1. Field of the Invention
The present invention relates to an automatic digital frequency control circuit adapted for use in a digital video signal processing apparatus and, more specifically, to an automatic digital frequency control circuit capable of generating a frequency signal which is synchronized to a horizontal sync signal without oscillating a separate comparison frequency by using a phase locked loop circuit.
The instant application is based on Korean Patent Application No. 94-4803, which is incorporated herein by reference for all purposes.
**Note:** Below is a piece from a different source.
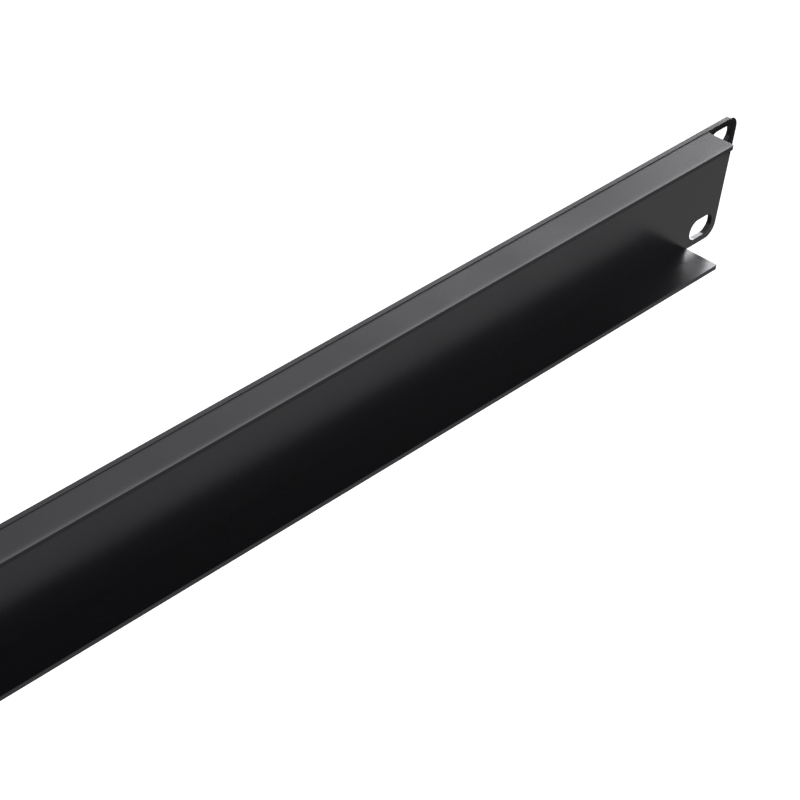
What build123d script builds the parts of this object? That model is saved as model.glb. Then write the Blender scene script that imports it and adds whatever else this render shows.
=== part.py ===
from build123d import *
import os

# One-unit blanking panel for a 19 inch rack, in black powder-coated sheet steel.
# X runs along the panel, Z is up, and the front of the face plate lies in the plane Y = 0.
# The flanges stand out behind the plate, towards +Y. The origin is the centre of the
# four slots, on the front of the plate. All sizes are in millimetres, over the coat.

# Face plate
panel_width = 482.6
panel_height = 43.2
sheet = 1.6
corner_radius = 4.5

# Slots for the rack screws, placed from the ends and edges of the plate.
# The rack standard asks for centres 465.1 apart along the panel and 31.75 apart up it.
slot_length = 12.0
slot_width = 7.0
slot_centre_from_end = 8.75
slot_centre_from_edge = 5.725

# Flanges, with their depths measured from the front of the plate
slot_to_flange = 2.55
top_flange_depth = 11.5
bottom_flange_depth = 14.7
flange_inset = 0.2

# Edges, rounded by the coat
plate_edge_radius = 0.1
flange_edge_radius = 0.1
flange_corner_radius = 0.6

# Sizes that follow from the ones above
slot_spacing_x = panel_width - 2 * slot_centre_from_end
slot_spacing_z = panel_height - 2 * slot_centre_from_edge
ear_length = slot_centre_from_end + slot_length / 2 + slot_to_flange
flange_run = panel_width - 2 * ear_length
flange_middle = panel_height / 2 - flange_inset - sheet / 2


def make_face_plate():
    """The flat plate, with its rounded corners and four slots and their softened rims."""
    with BuildPart() as plate:
        with BuildSketch(Plane.XZ):
            RectangleRounded(panel_width, panel_height, corner_radius)
            with GridLocations(slot_spacing_x, slot_spacing_z, 2, 2):
                SlotOverall(slot_length, slot_width, mode=Mode.SUBTRACT)
        extrude(amount=-sheet)
        rims = plate.faces().filter_by(Axis.Y).edges()
        fillet(rims, plate_edge_radius)
    return plate.part


def make_flange(depth, height):
    """One flange along the back of the plate, with its middle at Z = height.

    Its root lies inside the thickness of the plate. Its free edge has rounded corners
    and rounded rims.
    """
    root = sheet / 2
    with BuildPart() as flange:
        with BuildSketch(Plane.YZ):
            with Locations(((root + depth) / 2, height)):
                Rectangle(depth - root, sheet)
        extrude(amount=flange_run / 2, both=True)
        free_end = flange.faces().sort_by(Axis.Y)[-1]
        fillet(free_end.edges().filter_by(Axis.Z), flange_corner_radius)
        free_end = flange.faces().sort_by(Axis.Y)[-1]
        fillet(free_end.edges().filter_by(Axis.X), flange_edge_radius)
    return flange.part


def make_panel():
    """The plate and both flanges as one piece."""
    top_flange = make_flange(top_flange_depth, flange_middle)
    bottom_flange = make_flange(bottom_flange_depth, -flange_middle)
    return make_face_plate() + top_flange + bottom_flange


panel = make_panel()
panel.label = "panel"

os.makedirs("parts", exist_ok=True)
export_step(panel, "parts/panel.step")
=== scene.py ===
import math

import bpy
from mathutils import Matrix, Vector


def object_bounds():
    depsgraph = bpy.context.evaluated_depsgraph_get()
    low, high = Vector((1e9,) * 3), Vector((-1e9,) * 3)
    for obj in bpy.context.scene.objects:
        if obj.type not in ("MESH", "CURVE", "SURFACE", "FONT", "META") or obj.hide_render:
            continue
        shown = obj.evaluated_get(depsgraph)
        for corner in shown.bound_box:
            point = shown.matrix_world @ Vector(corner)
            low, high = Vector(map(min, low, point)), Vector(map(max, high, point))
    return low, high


# One-unit rack blanking panel: a sheet of steel with two flanges and slotted ears,
# powder-coated satin black. Its form is the CAD node's own; this script gives it
# its coat and a plain studio, in the CAD model's frame. Lengths are in metres, apart
# from the corners of the cards.

mm = 0.001  # in metres

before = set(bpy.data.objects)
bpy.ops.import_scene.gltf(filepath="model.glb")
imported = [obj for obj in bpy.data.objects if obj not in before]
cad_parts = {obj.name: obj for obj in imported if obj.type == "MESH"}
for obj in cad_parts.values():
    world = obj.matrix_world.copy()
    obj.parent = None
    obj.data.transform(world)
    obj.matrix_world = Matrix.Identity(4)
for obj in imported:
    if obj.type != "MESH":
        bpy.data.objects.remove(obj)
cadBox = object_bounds()
print("frame loaded:", sorted(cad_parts))


def linear(hexColour):
    # sRGB hex to linear RGBA
    channels = [int(hexColour[i : i + 2], 16) / 255 for i in (1, 3, 5)]
    return [c / 12.92 if c <= 0.04045 else ((c + 0.055) / 1.055) ** 2.4 for c in channels] + [1.0]


def addNode(tree, kind, settings=None, links=None):
    # one node, its settings, and its inputs as sockets or plain values
    node = tree.nodes.new(kind)
    for name, value in (settings or {}).items():
        setattr(node, name, value)
    for name, value in (links or {}).items():
        socket = node.inputs[name]
        if isinstance(value, bpy.types.NodeSocket):
            tree.links.new(value, socket)
        else:
            socket.default_value = value
    return node


def newMaterial(name):
    material = bpy.data.materials.new(name)
    material.use_nodes = True
    material.node_tree.nodes.clear()
    return material, material.node_tree


# Polyester powder coat, sprayed on the bare sheet and baked: the powder flows out to a
# closed satin skin, so the gloss is soft and even, with the faint waviness called
# orange peel, and under it a grain too fine to see, which only spreads the gloss.
powderCoat = {
    "colour": "#060607",  # carbon black pigment
    "ior": 1.5,
    "glossTint": "#f4f1ff",  # carbon black gives the gloss a cool cast
    "roughness": (0.24, 0.28),  # satin, a little uneven from spot to spot
    "cloudSize": 35 * mm,  # how far apart the glossier spots lie
    "cloudRange": (0.3, 0.7),  # where nearly all of the noise lies
    "peelSize": 1.6 * mm,  # from crest to crest of the orange peel
    "peelHeight": 0.0025 * mm,
    "grainSize": 0.35 * mm,
    "grainHeight": 0.0006 * mm,
}


def powderCoatBlack():
    coat = powderCoat
    material, tree = newMaterial("powderCoatSatinBlack")
    place = addNode(tree, "ShaderNodeTexCoord").outputs["Object"]
    # the gloss, uneven from spot to spot
    clouds = addNode(
        tree, "ShaderNodeTexNoise", links={"Vector": place, "Scale": 1 / coat["cloudSize"], "Detail": 2.0}
    )
    gloss = addNode(
        tree,
        "ShaderNodeMapRange",
        links={
            "Value": clouds.outputs["Fac"],
            "From Min": coat["cloudRange"][0],
            "From Max": coat["cloudRange"][1],
            "To Min": coat["roughness"][0],
            "To Max": coat["roughness"][1],
        },
    )
    # the grain, and the orange peel over it
    grain = addNode(
        tree, "ShaderNodeTexNoise", links={"Vector": place, "Scale": 1 / coat["grainSize"], "Detail": 1.0}
    )
    grainBump = addNode(
        tree, "ShaderNodeBump", links={"Height": grain.outputs["Fac"], "Distance": coat["grainHeight"]}
    )
    peel = addNode(
        tree, "ShaderNodeTexNoise", links={"Vector": place, "Scale": 1 / coat["peelSize"], "Detail": 1.0}
    )
    peelBump = addNode(
        tree,
        "ShaderNodeBump",
        links={
            "Height": peel.outputs["Fac"],
            "Distance": coat["peelHeight"],
            "Normal": grainBump.outputs["Normal"],
        },
    )
    surface = addNode(
        tree,
        "ShaderNodeBsdfPrincipled",
        links={
            "Base Color": linear(coat["colour"]),
            "IOR": coat["ior"],
            "Specular Tint": linear(coat["glossTint"]),
            "Roughness": gloss.outputs["Result"],
            "Normal": peelBump.outputs["Normal"],
        },
    )
    addNode(tree, "ShaderNodeOutputMaterial", links={"Surface": surface.outputs["BSDF"]})
    return material


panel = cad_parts["panel"]
panel.data.materials.clear()
panel.data.materials.append(powderCoatBlack())
print("panel coated:", len(panel.data.polygons), "faces")


# The studio. The floor lies well below the panel and shows white, to the eye and in gloss.
studio = {
    "floorColour": "#e6e6e6",
    "floorDrop": 0.5,  # from the panel's lowest edge
    "floorSize": 40.0,
    "floorGlow": 0.5,  # added to the lit floor where it is seen, so that it is white
    "skyLight": 0.8,
}


def layFlat(name, corners, material):
    # one flat sheet of the studio, by its corners
    mesh = bpy.data.meshes.new(name)
    mesh.from_pydata(corners, [], [range(len(corners))])
    mesh.materials.append(material)
    sheet = bpy.data.objects.new(name, mesh)
    bpy.context.scene.collection.objects.link(sheet)
    return sheet


def studioFloor():
    material, tree = newMaterial("studioFloorPale")
    path = addNode(tree, "ShaderNodeLightPath").outputs
    eye = addNode(
        tree,
        "ShaderNodeMath",
        {"operation": "MAXIMUM"},
        {0: path["Is Camera Ray"], 1: path["Is Glossy Ray"]},
    )
    seen = addNode(
        tree,
        "ShaderNodeMath",
        {"operation": "MAXIMUM"},
        {0: eye.outputs[0], 1: path["Is Transmission Ray"]},
    )
    share = addNode(
        tree, "ShaderNodeMath", {"operation": "MULTIPLY"}, {0: seen.outputs[0], 1: studio["floorGlow"]}
    )
    glow = addNode(tree, "ShaderNodeEmission", links={"Strength": share.outputs[0]})
    matt = addNode(tree, "ShaderNodeBsdfDiffuse", links={"Color": linear(studio["floorColour"])})
    both = addNode(tree, "ShaderNodeAddShader", links={0: matt.outputs[0], 1: glow.outputs[0]})
    addNode(tree, "ShaderNodeOutputMaterial", links={"Surface": both.outputs[0]})
    half = studio["floorSize"] / 2
    level = cadBox[0][2] - studio["floorDrop"]
    corners = [(-half, -half, level), (half, -half, level), (half, half, level), (-half, half, level)]
    layFlat("floor", corners, material)


# Cards that only the gloss sees, each with its tone and its corners in millimetres.
glossCards = {
    # under the panel, so that the white floor doesn't wash out the black
    "greyCard": (
        0.41,
        [(-1500, -1500, -272), (1500, -1500, -272), (1500, 1500, -272), (-1500, 1500, -272)],
    ),
    # below in front, and away to the right, both for dark walls in the slots
    "frontFlag": (0.14, [(-600, -420, -260), (600, -420, -260), (600, -80, -260), (-600, -80, -260)]),
    "sideFlag": (0.0, [(500, -560, -260), (750, -330, -260), (750, -330, 120), (500, -560, 120)]),
    # close behind the upper left slot, for a dark ear
    "earFlag": (0.0, [(-234.7, 8.3, 13.3), (-256, 8.3, 17.5), (-256, 8.3, -2.7)]),
    # along the rim of the top flange, a dark one behind it and a bright one over it
    "rimFlag": (0.17, [(-300, 16, 13.7), (300, 16, 13.7), (300, 16, 16.7), (-300, 16, 16.7)]),
    "rimCard": (2.0, [(-300, 8.5, 24), (300, 8.7, 24), (300, 13, 24), (-300, 13, 24)]),
}


def hangCard(name, tone, corners):
    # one card of an even tone, hidden from all but the gloss
    material, tree = newMaterial("studio" + name[0].upper() + name[1:])
    glow = addNode(tree, "ShaderNodeEmission", links={"Strength": tone})
    addNode(tree, "ShaderNodeOutputMaterial", links={"Surface": glow.outputs[0]})
    card = layFlat(name, [Vector(corner) * mm for corner in corners], material)
    for ray in ("camera", "diffuse", "transmission", "volume_scatter", "shadow"):
        setattr(card, "visible_" + ray, False)


def whiteSky():
    # the same soft light from all round
    world = bpy.data.worlds.new("whiteSky")
    world.use_nodes = True
    world.node_tree.nodes.clear()
    white = linear("#ffffff")
    sky = addNode(
        world.node_tree, "ShaderNodeBackground", links={"Color": white, "Strength": studio["skyLight"]}
    )
    addNode(world.node_tree, "ShaderNodeOutputWorld", links={"Surface": sky.outputs[0]})
    bpy.context.scene.world = world


studioFloor()
for name, (tone, corners) in glossCards.items():
    hangCard(name, tone, corners)
whiteSky()
print("studio built:", len(glossCards), "cards")


# Soft lamps beyond the panel's left end, each a rectangle that faces the tip of the lower flange.
# The softbox lights the top flange along its length, and the small one the end of the lower flange.
# Heading and height are the angles at which the lamp is seen from the tip, in degrees.
softLamps = {
    "endSoftbox": {"away": 1.0, "heading": -152, "height": 14, "size": (0.55, 0.2), "radiance": 14.5},
    "endLight": {"away": 0.15, "heading": -158, "height": 29, "size": (0.045, 0.022), "radiance": 12},
}
flangeTip = Vector((cadBox[0][0] + 17 * mm, 10 * mm, cadBox[0][2] + 2 * mm))  # on its upper face


def softLamp(name, away, heading, height, size, radiance):
    turn, rise = math.radians(heading), math.radians(height)
    towards = Vector((math.cos(rise) * math.cos(turn), math.cos(rise) * math.sin(turn), math.sin(rise)))
    lamp = bpy.data.lights.new(name, "AREA")
    lamp.shape = "RECTANGLE"
    lamp.size, lamp.size_y = size
    lamp.energy = radiance * math.pi * size[0] * size[1]
    holder = bpy.data.objects.new(name, lamp)
    bpy.context.scene.collection.objects.link(holder)
    facing = (-towards).to_track_quat("-Z", "Y").to_matrix().to_4x4()
    holder.matrix_world = Matrix.Translation(flangeTip + away * towards) @ facing
    holder.visible_camera = False


for name, lamp in softLamps.items():
    softLamp(name, **lamp)
print("studio lit:", len(softLamps), "lamps")


# The camera, as fitted to the photograph: it looks down on the back of the panel's left ear,
# seen from the front, and is rolled a little clockwise.
view = {
    "lens": 196.25,  # in millimetres, as the sensor
    "sensor": 36,
    "reach": (0.05, 50.0),  # nearest and furthest that it sees
    "aim": (-78.05 * mm, 1.5 * mm, -14.44 * mm),  # on the back of the plate
    "distance": 1241.07 * mm,
    "heading": math.radians(-147.8883),  # of the line of sight, from +X towards +Y
    "pitch": math.radians(-32.5982),
    "roll": math.radians(-10.2081),
}


def studioCamera():
    lens = bpy.data.cameras.new("camera")
    lens.lens = view["lens"]
    lens.sensor_width = view["sensor"]
    lens.clip_start, lens.clip_end = view["reach"]
    camera = bpy.data.objects.new("camera", lens)
    bpy.context.scene.collection.objects.link(camera)
    # the line of sight, and then the frame's up and right, rolled about it
    flat = math.cos(view["pitch"])
    sight = Vector(
        (flat * math.cos(view["heading"]), flat * math.sin(view["heading"]), math.sin(view["pitch"]))
    )
    side = sight.cross(Vector((0, 0, 1))).normalized()
    level = side.cross(sight)
    up = math.cos(view["roll"]) * level + math.sin(view["roll"]) * side
    right = sight.cross(up)
    turn = Matrix((right, up, -sight)).transposed().to_4x4()
    camera.matrix_world = Matrix.Translation(Vector(view["aim"]) - view["distance"] * sight) @ turn
    bpy.context.scene.camera = camera


studioCamera()
print("camera set")

bpy.context.scene.view_settings.view_transform = "Standard"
2. Description of the Related Art
A video cassette recorder generally converts a carrier chrominance signal to a low-band frequency and records the converted signal on tape. A low-band carrier frequency in which the phase is synchronized to a horizontal sync signal is required to convert the carrier chrominance signal to the low-band frequency. The low-band carrier frequency is approximately 40f.sub.H (=629KHz) for VHS (Video Home System) recording, and 47.25f.sub.H (=743KHz) for 8 mm recording, respectively, as compared with a horizontal sync signal frequency f.sub.H. Thus, an automatic frequency control circuit needs to precisely generate a low-band carrier frequency of 40 cycles (VHS standard) or 47.25 cycles (8 mm system) every scanning line.
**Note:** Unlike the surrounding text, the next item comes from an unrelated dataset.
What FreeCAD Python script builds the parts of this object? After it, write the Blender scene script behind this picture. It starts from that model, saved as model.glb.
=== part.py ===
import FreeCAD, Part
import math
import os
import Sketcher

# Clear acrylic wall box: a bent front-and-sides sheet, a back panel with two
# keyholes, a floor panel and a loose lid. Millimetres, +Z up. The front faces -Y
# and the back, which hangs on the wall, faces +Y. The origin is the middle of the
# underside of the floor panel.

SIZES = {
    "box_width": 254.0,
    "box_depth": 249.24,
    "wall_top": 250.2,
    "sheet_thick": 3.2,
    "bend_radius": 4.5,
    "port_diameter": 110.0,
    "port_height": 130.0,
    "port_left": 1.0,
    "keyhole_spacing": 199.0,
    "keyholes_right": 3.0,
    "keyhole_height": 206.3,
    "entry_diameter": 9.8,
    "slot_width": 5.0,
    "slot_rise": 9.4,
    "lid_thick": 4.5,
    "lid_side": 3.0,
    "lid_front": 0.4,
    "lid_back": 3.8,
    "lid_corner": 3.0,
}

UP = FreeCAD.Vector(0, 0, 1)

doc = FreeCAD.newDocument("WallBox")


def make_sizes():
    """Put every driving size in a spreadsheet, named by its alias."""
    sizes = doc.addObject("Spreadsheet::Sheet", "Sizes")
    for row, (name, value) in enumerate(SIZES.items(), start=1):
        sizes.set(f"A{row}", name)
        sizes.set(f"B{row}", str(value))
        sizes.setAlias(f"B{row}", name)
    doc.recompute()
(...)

As shown in FIG. 1, a circuit for generating a low-band carrier frequency, which is synchronized to a horizontal sync signal, in an analog video signal processing circuit includes a phase locked loop circuit. In FIG. 1, a horizontal sync separator 10 separates a horizontal sync signal HD from an input luminance signal and supplies the separated horizontal sync signal HD to a phase comparator 20. Phase comparator 20 generates a control direct-current (DC) voltage and supplies the control DC voltage to a voltage controlled oscillator (VCO) 30, which generates a signal F.sub.1 and supplies signal F.sub.1 to a first frequency divider 40. First frequency divider 40 frequency-divides signal F.sub.1 by a factor of four (4), to generate a signal F.sub.2 and a low-band carrier frequency signal. A second frequency divider 50 receives signal F.sub.2 and frequency-divides received signal F.sub.2 by 40, to generate a signal F.sub.3. Phase comparator 20 generates the control DC voltage based on a phase comparison result between horizontal sync signal HD and signal F.sub.3.
The operation of the apparatus depicted in FIG. 1 will now be described below for the exemplary case wherein the circuit is employed in a VHS apparatus.
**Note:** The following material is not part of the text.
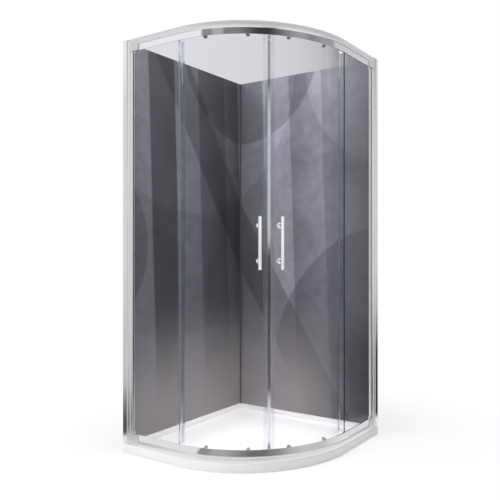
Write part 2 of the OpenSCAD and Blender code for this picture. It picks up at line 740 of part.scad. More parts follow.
wheel(rear_roller_a, top_axle_z);  // left_top_wheel_rear
wheel(front_roller_a, bottom_axle_z);  // left_bottom_wheel_front
wheel(rear_roller_a, bottom_axle_z);  // left_bottom_wheel_rear
flip() door_glass();  // right_door_glass
flip() magnet_seal();  // right_magnet_seal
flip() magnet_strip();  // right_magnet_strip
flip() rear_seal();  // right_rear_seal
flip() bottom_seal();  // right_bottom_seal
flip() handle_bar();  // right_handle_bar
flip() handle_posts();  // right_handle_posts
flip() handle_screws();  // right_handle_screws
flip() roller_carriers();  // right_roller_carriers
flip() lower_guides();  // right_lower_guides
flip() clamp_caps();  // right_clamp_caps
flip() wheel(front_roller_a, top_axle_z);  // right_top_wheel_front
flip() wheel(rear_roller_a, top_axle_z);  // right_top_wheel_rear
flip() wheel(front_roller_a, bottom_axle_z);  // right_bottom_wheel_front
flip() wheel(rear_roller_a, bottom_axle_z);  // right_bottom_wheel_rear
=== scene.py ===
import json
import math

import bmesh
import bpy
import numpy as np
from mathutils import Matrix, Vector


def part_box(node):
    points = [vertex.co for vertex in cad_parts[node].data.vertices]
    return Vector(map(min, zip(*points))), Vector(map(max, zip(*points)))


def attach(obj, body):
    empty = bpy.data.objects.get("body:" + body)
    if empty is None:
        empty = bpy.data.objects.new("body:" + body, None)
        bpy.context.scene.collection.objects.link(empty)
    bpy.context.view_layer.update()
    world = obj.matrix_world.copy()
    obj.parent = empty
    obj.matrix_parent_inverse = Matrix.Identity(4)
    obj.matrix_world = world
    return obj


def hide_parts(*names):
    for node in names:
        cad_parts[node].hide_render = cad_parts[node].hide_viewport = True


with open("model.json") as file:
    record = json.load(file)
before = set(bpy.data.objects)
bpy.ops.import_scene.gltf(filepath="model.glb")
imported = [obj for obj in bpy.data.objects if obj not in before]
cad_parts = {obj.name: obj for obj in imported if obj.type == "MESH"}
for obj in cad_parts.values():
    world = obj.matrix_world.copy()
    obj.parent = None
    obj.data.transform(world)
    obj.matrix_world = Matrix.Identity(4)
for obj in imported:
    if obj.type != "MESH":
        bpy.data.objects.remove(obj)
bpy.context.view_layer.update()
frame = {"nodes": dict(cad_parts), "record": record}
nodes = frame["nodes"]
scene = bpy.context.scene
print("frame loaded:", len(nodes), "nodes")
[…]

When a luminance signal of a color video signal is input to horizontal sync separator 10, a horizontal sync signal HD is separated from the luminance signal and output to phase comparator 20. Phase comparator 20 compares the phase of signal F.sub.3, applied from second frequency divider 50, with that of horizontal sync signal HD and generates the control DC voltage corresponding to the phase difference between the respective signals. The control DC voltage is supplied to VCO 30 and is used for controlling the oscillating frequency. During initial operation, VCO 30 generates signal F.sub.1 having a frequency of 160f.sub.H ; first frequency divider 40 generates signal F.sub.2 having a frequency of 40f.sub.H ; and second frequency divider 50 generates signal F.sub.3 having a frequency of f.sub.H. It will be noted that, if control DC voltage signal is generated according to the phase difference of signal F.sub.3 and horizontal sync signal HD, the frequency of signal F.sub.1 generated by VCO 30 is varied. Accordingly, the frequencies of signals F.sub.2 and F.sub.3 are also varied. If VCO 30 generates signal F.sub.1 in which the frequency is varied according to the magnitude of control DC voltage, first frequency divider 40 receives signal F.sub.1 and generates signal F.sub.2 which is synchronized to horizontal sync signal HD. Then, second frequency divider 50 receives signal F.sub.2 and generates signal F.sub.3 which is synchronized to horizontal sync signal HD. Signal F.sub.2 generated in first frequency divider 40 is supplied to a carrier converter (not shown) and is used as a low-band carrier signal in which the phase is synchronized to horizontal sync signal HD.
In the analog circuit as described above, VCO 30 is used to generate a high frequency signal and the oscillated signal is down-converted to a lower frequency signal in order to obtain a desired frequency signal. However, the above-described operating method cannot be adapted to a digital circuit, since the VCO 30 cannot be used. Additionally, it is difficult to generate a high frequency signal using a digital circuit. Since the signal processing method for many video cassette recorders have been recently changed from analog to digital processing, if a low-band carrier frequency generating algorithm which is used in an existing analog system, is adapted to a digital circuit for recording a chrominance signal as it is, a volume of the circuitry becomes prohibitively large.